WHAT YOU HAVE TO DO:
Restate the opening lines of the material below word for word, stopping after the line that contains "bed_t = 28; // [16:1:40]".

GIVEN DATA:
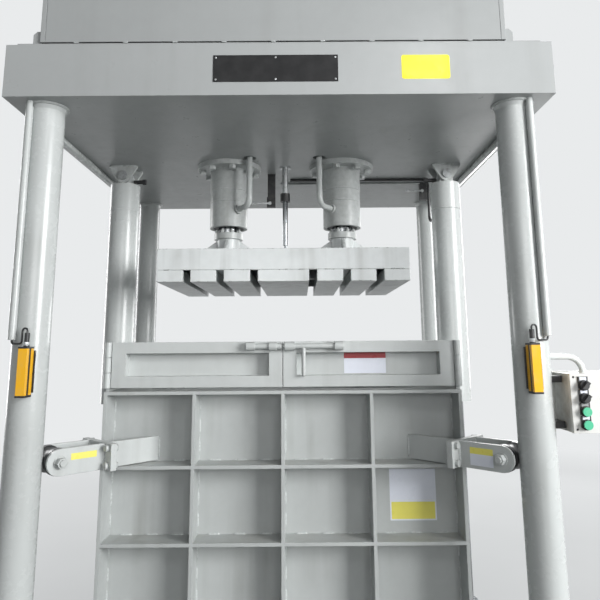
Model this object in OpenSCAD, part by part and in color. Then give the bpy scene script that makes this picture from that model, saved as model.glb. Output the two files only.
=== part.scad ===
/* [Frame] */
// Width of the top beam
beam_w = 1818; // [1790:1:2000]
// Depth of the top beam
beam_d = 1580; // [1560:1:1700]
// Height of the top beam
beam_h = 183; // [140:1:260]
// Height of the beam's underside above the floor
beam_z = 2262; // [2240:1:2500]
// Thickness of the beam's top and bottom plates
beam_plate = 25; // [16:1:40]
// Thickness of the beam's webs and inner ribs
beam_web = 16; // [10:1:25]
// Outside diameter of the four columns
col_d = 114; // [90:1:120]
// Wall thickness of the columns
col_wall = 10; // [6:1:16]
// Distance of the column axes from the middle, across the machine
col_x = 800; // [770:1:840]
// Width of the floor plate
floor_w = 1900; // [1860:1:2100]
// Thickness of the floor plate
floor_t = 20; // [12:1:30]
// Diameter of the anchor holes
anchor_d = 22; // [14:1:26]
// Height of the base box
base_h = 180; // [120:1:260]
// Thickness of the bed plate
bed_t = 28; // [16:1:40]

/* [Housing] */
// Width of the pump housing
house_w = 1556; // [1400:1:1640]
// Height of the pump housing
house_h = 890; // [860:1:1100]
// Sheet thickness of the housing
house_t = 5; // [3:1:8]
// Open seam between the housing and the deck
house_seam = 3; // [1:1:8]

/* [Press] */
// Distance of the two press cylinders from the middle
cyl_x = 257; // [240:1:280]
// Outside diameter of a press cylinder
barrel_d = 168; // [150:1:180]
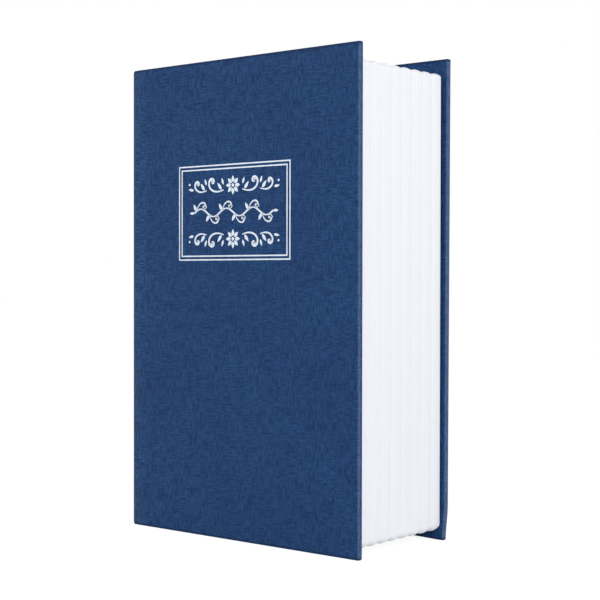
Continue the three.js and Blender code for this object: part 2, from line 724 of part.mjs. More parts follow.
function lockPlug() {
  const plug = turned([
    [0, PLUG_FRONT],
    [PLUG_NOSE_RADIUS, PLUG_FRONT],
    [PLUG_NOSE_RADIUS, PLUG_SHOULDER],
    [PLUG_RADIUS, PLUG_SHOULDER],
    [PLUG_RADIUS, PLUG_BACK],
    [0, PLUG_BACK],
  ]);
  const half = TENON / 2;
  const tenon = alongY(rectangle(-half, half, -half, half), PLUG_BACK - SEAT, PLUG_BACK + TENON_LENGTH);
  const lug = alongY(
    arcBand(0, 0, PLUG_RADIUS - CUT, PLUG_RADIUS + STOP_REACH, -STOP_ANGLE / 2, STOP_ANGLE / 2),
    LOCK_BACK - STOP_DEPTH + PLUG_PLAY,
    PLUG_BACK,
  );
  const keyway = alongY(
    rectangle(-KEYWAY_WIDTH / 2, KEYWAY_WIDTH / 2, -KEYWAY_HEIGHT / 2, KEYWAY_HEIGHT / 2),
    PLUG_FRONT - CUT,
    PLUG_FRONT + KEYWAY_DEPTH,
  );
  const slots = waferStations().map((y) => {
    const width = WAFER_WIDTH / 2 + WAFER_PLAY;
    const height = PLUG_RADIUS + CUT;
    return alongY(rectangle(-width, width, -height, height), y - WAFER_PLAY, y + WAFER + WAFER_PLAY);
  });
  const screwHole = rod(
    CAM_SCREW_RADIUS + HOLE_PLAY,
    PLUG_BACK + TENON_LENGTH - CAM_SCREW_DEPTH - HOLE_PLAY,
    PLUG_BACK + TENON_LENGTH + CUT,
    SMALL_ROUND_STEPS,
  );
  return plug.add(tenon).add(lug).subtract(joined([keyway, ...slots, screwHole]));
}

function waferStations() {
  return Array.from({ length: WAFERS }, (_, wafer) => PLUG_SHOULDER + WAFER + wafer * WAFER_PITCH);
}

// A wafer is a thin plate with round ends and a window for the key
function wafer() {
  const halfWidth = WAFER_WIDTH / 2;
  const halfHeight = WAFER_HEIGHT / 2;
  const plate = alongY(rectangle(-halfWidth, halfWidth, -halfHeight, halfHeight), 0, WAFER);
  const round = rod(PLUG_RADIUS - WAFER_PLAY, -CUT, WAFER + CUT, ROUND_STEPS);
  const windowHalf = WAFER_WINDOW / 2;
  const windowHeight = halfHeight / 2;
  const window = alongY(rectangle(-windowHalf, windowHalf, -windowHeight, windowHeight), -CUT, WAFER + CUT);
  return plate.intersect(round).subtract(window);
}

function lockWasher() {
  const back = WASHER_FRONT + WASHER;
  return rod(WASHER_RADIUS, WASHER_FRONT, back).subtract(flattedHole(WASHER_FRONT, back));
}

function lockNut() {
  const across = NUT_ACROSS / 2 / Math.cos(Math.PI / 6);
  const hexagon = Array.from({ length: 6 }, (_, corner) => {
    const angle = (corner * Math.PI) / 3;
    return [across * Math.cos(angle), across * Math.sin(angle)];
  });
  const hole = rod(LOCK_RADIUS + HOLE_PLAY, NUT_FRONT - CUT, NUT_FRONT + NUT + CUT);
  return alongY(polygon(hexagon), NUT_FRONT, NUT_FRONT + NUT).subtract(hole);
}

// At rest the cam hangs down, clear of the lip; its crank brings the tongue forward past the nut
function lockCam() {
  const heel = CAM_WIDTH / 2;
  const tongueBack = CAM_TONGUE_FRONT + CAM_SHEET;
  const crank = polygon([
    [CAM_FRONT, heel],
    [CAM_BACK, heel],
    [CAM_BACK, -CAM_CRANK - CAM_SHEET],
    [tongueBack, -CAM_CRANK - CAM_SHEET],
    [tongueBack, -CAM_REACH],
    [CAM_TONGUE_FRONT, -CAM_REACH],
    [CAM_TONGUE_FRONT, -CAM_CRANK],
    [CAM_FRONT, -CAM_CRANK],
  ]);
  const plan = rectangle(-heel, heel, -CAM_REACH, heel, [heel / 2, heel / 2, heel, heel]);
  const square = TENON / 2 + HOLE_PLAY;
  const hole = rectangle(-square, square, -square, square);
  return alongX(crank, -heel, heel)
    .intersect(alongY(plan, CAM_TONGUE_FRONT - CUT, CAM_BACK + CUT))
    .subtract(alongY(hole, CAM_FRONT - CUT, CAM_BACK + CUT));
}

function camScrew() {
  const seat = PLUG_BACK + TENON_LENGTH + SEAT;
  const shank = rod(CAM_SCREW_RADIUS, seat - CAM_SCREW_DEPTH, seat + CAM_SCREW_HEAD / 2, SMALL_ROUND_STEPS);
  const head = rod(CAM_SCREW_HEAD_RADIUS, seat, seat + CAM_SCREW_HEAD, SMALL_ROUND_STEPS);
  return shank.add(head).subtract(crossRecess(seat + CAM_SCREW_HEAD));
}

// A group that turns about an upright axis, holding pieces that are placed in the book's own frame
function hinged(x, y, pieces) {
  const swing = new THREE.Group();
  const back = new THREE.Group();
  swing.position.set(x, y, 0);
  back.position.set(-x, -y, 0);
  back.add(...pieces);
  swing.add(back);
  return swing;
}

function frontCover() {
  const panel = { length: COVER_LENGTH, headRound: COVER_EDGE_ROUND, foreEdge: true };
  const cover = new THREE.Group();
  cover.position.set(SPINE_X + COVER, FRONT_Y, 0);
  cover.add(
    meshOf("front_cloth", panelCloth(panel), bookCloth),
    meshOf("front_board", panelBoard(panel), greyBoard),
    meshOf("front_endpaper", panelLining(panel), endPaper),
  );
  return hinged(SPINE_X + JOINT_AXIS_INSET, FRONT_Y + JOINT_AXIS_INSET, [cover]);
}

function spine() {
  const panel = { length: SPINE_LENGTH, headRound: CAP_ROUND, foreEdge: false };
  const back = new THREE.Group();
  back.position.set(SPINE_X, BACK_Y - COVER, 0);
  back.rotation.z = -Math.PI / 2;
  back.add(
    meshOf("spine_cloth", panelCloth(panel), bookCloth),
    meshOf("spine_board", panelBoard(panel), greyBoard),
    meshOf("spine_lining", panelLining(panel), endPaper),
  );
  const joint = meshOf("front_joint_cloth", jointCloth(), bookCloth);
  joint.position.set(SPINE_X, FRONT_Y, 0);
  return hinged(SPINE_X + JOINT_AXIS_INSET, BACK_Y - JOINT_AXIS_INSET, [back, joint, frontCover()]);
}

// The back cover mirrors the front one
function backCover() {
  const panel = { length: COVER_LENGTH, headRound: COVER_EDGE_ROUND, foreEdge: true };
  const cover = new THREE.Group();
  cover.position.set(SPINE_X + COVER, BACK_Y, 0);
  cover.scale.y = -1;
  cover.add(
    meshOf("back_cloth", panelCloth(panel), bookCloth),
    meshOf("back_board", panelBoard(panel), greyBoard),
    meshOf("back_endpaper", panelLining(panel), endPaper),
  );
  const joint = meshOf("rear_joint_cloth", jointCloth(), bookCloth);
  joint.position.set(SPINE_X, BACK_Y, 0);
  joint.scale.y = -1;
  const group = new THREE.Group();
  group.add(cover, joint);
  return group;
}

function lockPieces() {
  const lock = new THREE.Group();
  lock.position.set(LOCK_X, 0, MIDDLE_Z);
  lock.add(
    meshOf("lock_body", lockBody(), chromedZinc),
    meshOf("lock_washer", lockWasher(), zincSteel),
    meshOf("lock_nut", lockNut(), zincSteel),
    meshOf("lock_plug", lockPlug(), chromedZinc),
    meshOf("lock_cam", lockCam(), zincSteel),
    meshOf("cam_screw", camScrew(), zincSteel),
  );
  waferStations().forEach((y, index) => {
    const plate = meshOf(`wafer_${index + 1}`, wafer(), brass);
    plate.position.y = y;
    lock.add(plate);
  });
  return lock;
}

function rivets(name, rivetX, front, grip) {
  return rivetPlaces(rivetX).map(([x, z], index) => {
    const mesh = meshOf(`${name}_${index + 1}`, rivet(grip), zincSteel);
    mesh.position.set(x, front, z);
    return mesh;
  });
}

function lidAssembly() {
  return hinged(HINGE_X, HINGE_Y, [
    meshOf("lid", lid(), paintedSteel),
    meshOf("lid_hinge_leaf", hingeLeaf(1, 1, LID_LEAF_EDGE, LID_RIVET_X), zincSteel),
    ...rivets("lid_rivet", LID_RIVET_X, LID_FRONT - SEAT, LEAF_BACK - LID_FRONT + 2 * SEAT),
    lockPieces(),
  ]);
}

function boxAssembly() {
  const box = new THREE.Group();
  const pin = meshOf("hinge_pin", hingePin(), zincSteel);
  pin.rotation.x = Math.PI / 2;
  pin.position.set(HINGE_X, HINGE_Y, MIDDLE_Z);
  box.add(
    meshOf("page_block", pageBlock(), whitePlastic),
    meshOf("steel_box", steelBox(), paintedSteel),
    meshOf("box_hinge_leaf", hingeLeaf(-1, 0, BOX_LEAF_EDGE, BOX_RIVET_X), zincSteel),
    pin,
    ...rivets("box_rivet", BOX_RIVET_X, LEAF_FRONT - SEAT, LIP_BACK - LEAF_FRONT + 2 * SEAT),
  );
  screwPlaces().forEach(([x, z], index) => {
    const screw = meshOf(`box_screw_${index + 1}`, boxScrew(), zincSteel);
    screw.position.set(x, 0, z);
    box.add(screw);
  });
  return box;
}

const bookSafe = new THREE.Group();
bookSafe.add(backCover(), spine(), boxAssembly(), lidAssembly());

export default bookSafe;
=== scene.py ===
import json
import math
import random

import bmesh
import bpy
import numpy as np
from mathutils import Matrix, Vector

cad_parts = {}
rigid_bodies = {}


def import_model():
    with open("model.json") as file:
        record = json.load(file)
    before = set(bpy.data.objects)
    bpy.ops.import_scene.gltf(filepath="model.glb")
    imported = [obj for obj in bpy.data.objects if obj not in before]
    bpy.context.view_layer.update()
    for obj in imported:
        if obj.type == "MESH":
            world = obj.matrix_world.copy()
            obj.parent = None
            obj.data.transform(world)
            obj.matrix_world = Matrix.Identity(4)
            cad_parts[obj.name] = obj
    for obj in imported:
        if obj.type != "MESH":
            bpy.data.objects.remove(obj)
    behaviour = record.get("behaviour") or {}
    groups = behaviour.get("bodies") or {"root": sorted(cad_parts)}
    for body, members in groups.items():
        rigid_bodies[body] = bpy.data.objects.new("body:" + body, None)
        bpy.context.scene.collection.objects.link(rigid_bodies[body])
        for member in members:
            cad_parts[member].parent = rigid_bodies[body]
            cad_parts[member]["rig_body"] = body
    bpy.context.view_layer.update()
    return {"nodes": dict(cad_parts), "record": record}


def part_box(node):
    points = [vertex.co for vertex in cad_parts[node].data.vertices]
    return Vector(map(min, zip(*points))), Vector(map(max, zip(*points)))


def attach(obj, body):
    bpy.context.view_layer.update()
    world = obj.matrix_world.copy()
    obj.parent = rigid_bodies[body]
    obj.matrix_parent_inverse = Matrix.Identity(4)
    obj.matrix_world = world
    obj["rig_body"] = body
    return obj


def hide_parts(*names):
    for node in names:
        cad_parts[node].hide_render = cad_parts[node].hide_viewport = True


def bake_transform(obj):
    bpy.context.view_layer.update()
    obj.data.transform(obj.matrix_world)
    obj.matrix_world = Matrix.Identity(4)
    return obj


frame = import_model()

MM = 0.001

# The camera, fitted to the edges of the covers
CAMERA_PLACE = (0.3603, -0.4150, 0.0980)
CAMERA_YAW = 40.385
CAMERA_PITCH = -0.877
CAMERA_ROLL = 0.093
CAMERA_LENS = 85.37

# The room's light, the floor's glow where it is looked at, and the lamps: place, size, power and colour
ROOM_LIGHT = 0.48
FLOOR_GLOW = 1.24
FLOOR_GLOW_SHARE = 0.72
LAMP_TARGET = (0.0, 0.0, 0.09)
LAMPS = {
    "left_softbox": ((-0.75, -0.85, 0.75), 0.8, 4.0, (1.0, 0.99, 0.98)),
    "right_softbox": ((1.05, -0.25, 0.5), 0.9, 7.2, (0.98, 0.99, 1.0)),
}

# Planes of the case, from the frame
FRONT_LOW, FRONT_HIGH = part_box("front_cloth")
CASE_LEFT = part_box("spine_cloth")[0].x
CASE_RIGHT = FRONT_HIGH.x
CASE_FRONT = FRONT_LOW.y
CASE_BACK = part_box("back_cloth")[1].y
CASE_HEIGHT = FRONT_HIGH.z
HINGE_LINE = FRONT_LOW.x
PANEL_DEPTH = FRONT_HIGH.y - CASE_FRONT
PANEL_LENGTH = CASE_RIGHT - HINGE_LINE
JOINT_ROUND = HINGE_LINE - CASE_LEFT
SPINE_FRONT = CASE_FRONT + JOINT_ROUND
SPINE_REAR = CASE_BACK - JOINT_ROUND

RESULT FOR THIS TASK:
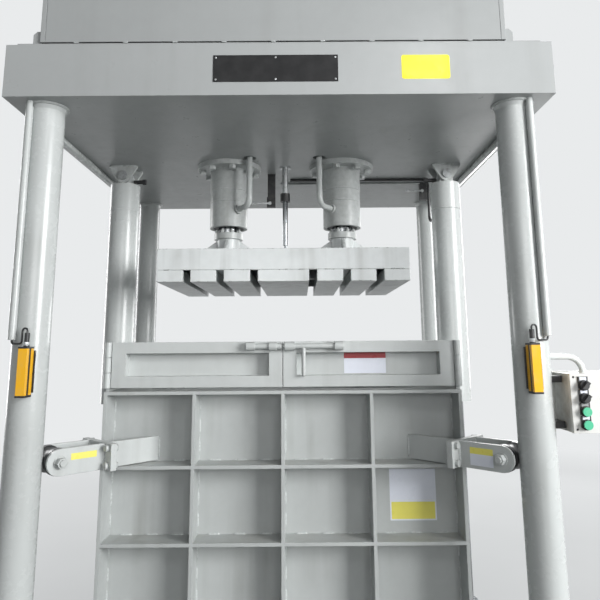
Model this object in OpenSCAD, part by part and in color. Then give the bpy scene script that makes this picture from that model, saved as model.glb. Output the two files only.
=== part.scad ===
/* [Frame] */
// Width of the top beam
beam_w = 1818; // [1790:1:2000]
// Depth of the top beam
beam_d = 1580; // [1560:1:1700]
// Height of the top beam
beam_h = 183; // [140:1:260]
// Height of the beam's underside above the floor
beam_z = 2262; // [2240:1:2500]
// Thickness of the beam's top and bottom plates
beam_plate = 25; // [16:1:40]
// Thickness of the beam's webs and inner ribs
beam_web = 16; // [10:1:25]
// Outside diameter of the four columns
col_d = 114; // [90:1:120]
// Wall thickness of the columns
col_wall = 10; // [6:1:16]
// Distance of the column axes from the middle, across the machine
col_x = 800; // [770:1:840]
// Width of the floor plate
floor_w = 1900; // [1860:1:2100]
// Thickness of the floor plate
floor_t = 20; // [12:1:30]
// Diameter of the anchor holes
anchor_d = 22; // [14:1:26]
// Height of the base box
base_h = 180; // [120:1:260]
// Thickness of the bed plate
bed_t = 28; // [16:1:40]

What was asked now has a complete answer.